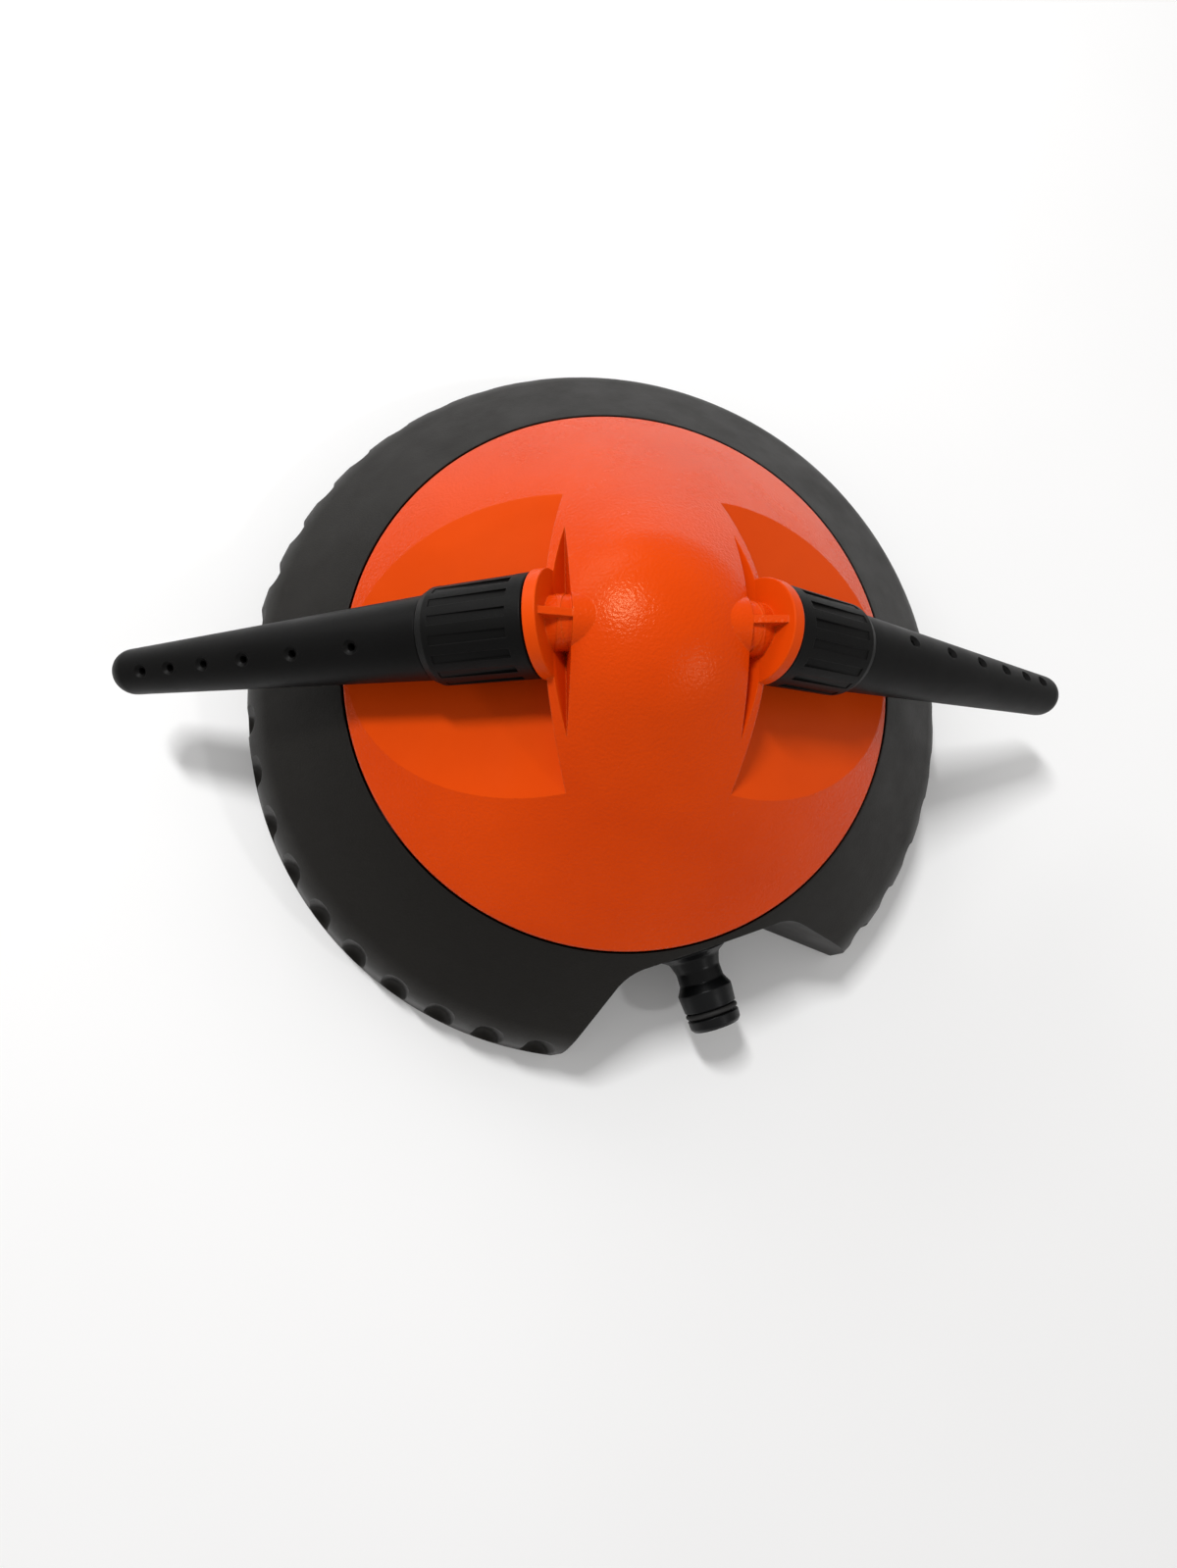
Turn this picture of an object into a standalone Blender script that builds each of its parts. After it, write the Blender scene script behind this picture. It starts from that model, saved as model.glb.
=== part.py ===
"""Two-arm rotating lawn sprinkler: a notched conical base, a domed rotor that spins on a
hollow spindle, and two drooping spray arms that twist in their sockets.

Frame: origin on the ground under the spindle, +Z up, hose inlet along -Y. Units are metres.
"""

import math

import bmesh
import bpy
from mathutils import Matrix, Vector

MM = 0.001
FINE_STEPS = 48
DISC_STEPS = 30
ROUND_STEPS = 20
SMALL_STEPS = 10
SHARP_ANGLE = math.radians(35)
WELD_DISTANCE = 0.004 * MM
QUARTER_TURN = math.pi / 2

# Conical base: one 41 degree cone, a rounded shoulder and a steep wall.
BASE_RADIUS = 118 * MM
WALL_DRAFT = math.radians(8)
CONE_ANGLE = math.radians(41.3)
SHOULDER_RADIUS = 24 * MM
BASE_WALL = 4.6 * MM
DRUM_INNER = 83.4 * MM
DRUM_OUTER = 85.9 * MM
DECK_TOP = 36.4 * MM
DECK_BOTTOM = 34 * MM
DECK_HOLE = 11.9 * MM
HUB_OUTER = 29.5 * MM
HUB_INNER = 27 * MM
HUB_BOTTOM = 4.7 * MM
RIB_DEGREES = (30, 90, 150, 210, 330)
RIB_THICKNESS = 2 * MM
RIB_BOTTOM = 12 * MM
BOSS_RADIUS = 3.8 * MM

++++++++

__GOAL OF THE EXERCISE__. Return all the data above once more, precisely as given.

__RESPONSE FOR THIS EXERCISE__.
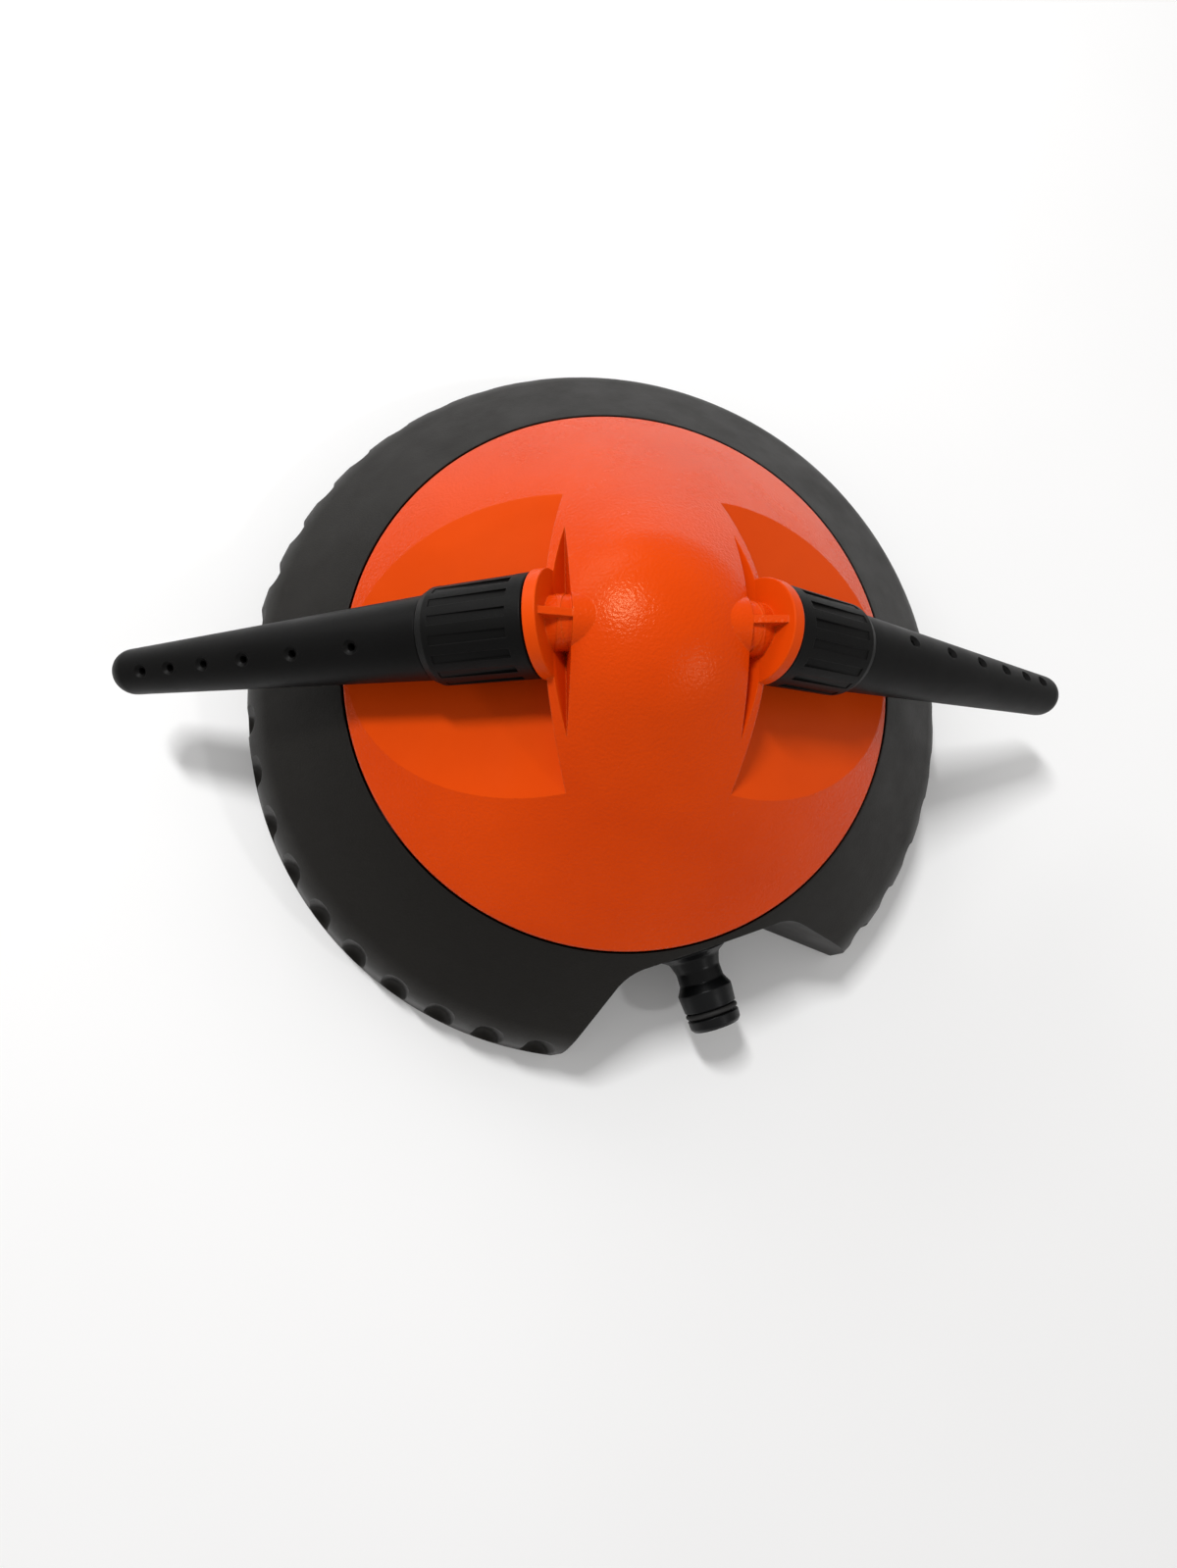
Turn this picture of an object into a standalone Blender script that builds each of its parts. After it, write the Blender scene script behind this picture. It starts from that model, saved as model.glb.
=== part.py ===
"""Two-arm rotating lawn sprinkler: a notched conical base, a domed rotor that spins on a
hollow spindle, and two drooping spray arms that twist in their sockets.

Frame: origin on the ground under the spindle, +Z up, hose inlet along -Y. Units are metres.
"""

import math

import bmesh
import bpy
from mathutils import Matrix, Vector

MM = 0.001
FINE_STEPS = 48
DISC_STEPS = 30
ROUND_STEPS = 20
SMALL_STEPS = 10
SHARP_ANGLE = math.radians(35)
WELD_DISTANCE = 0.004 * MM
QUARTER_TURN = math.pi / 2

# Conical base: one 41 degree cone, a rounded shoulder and a steep wall.
BASE_RADIUS = 118 * MM
WALL_DRAFT = math.radians(8)
CONE_ANGLE = math.radians(41.3)
SHOULDER_RADIUS = 24 * MM
BASE_WALL = 4.6 * MM
DRUM_INNER = 83.4 * MM
DRUM_OUTER = 85.9 * MM
DECK_TOP = 36.4 * MM
DECK_BOTTOM = 34 * MM
DECK_HOLE = 11.9 * MM
HUB_OUTER = 29.5 * MM
HUB_INNER = 27 * MM
HUB_BOTTOM = 4.7 * MM
RIB_DEGREES = (30, 90, 150, 210, 330)
RIB_THICKNESS = 2 * MM
RIB_BOTTOM = 12 * MM
BOSS_RADIUS = 3.8 * MM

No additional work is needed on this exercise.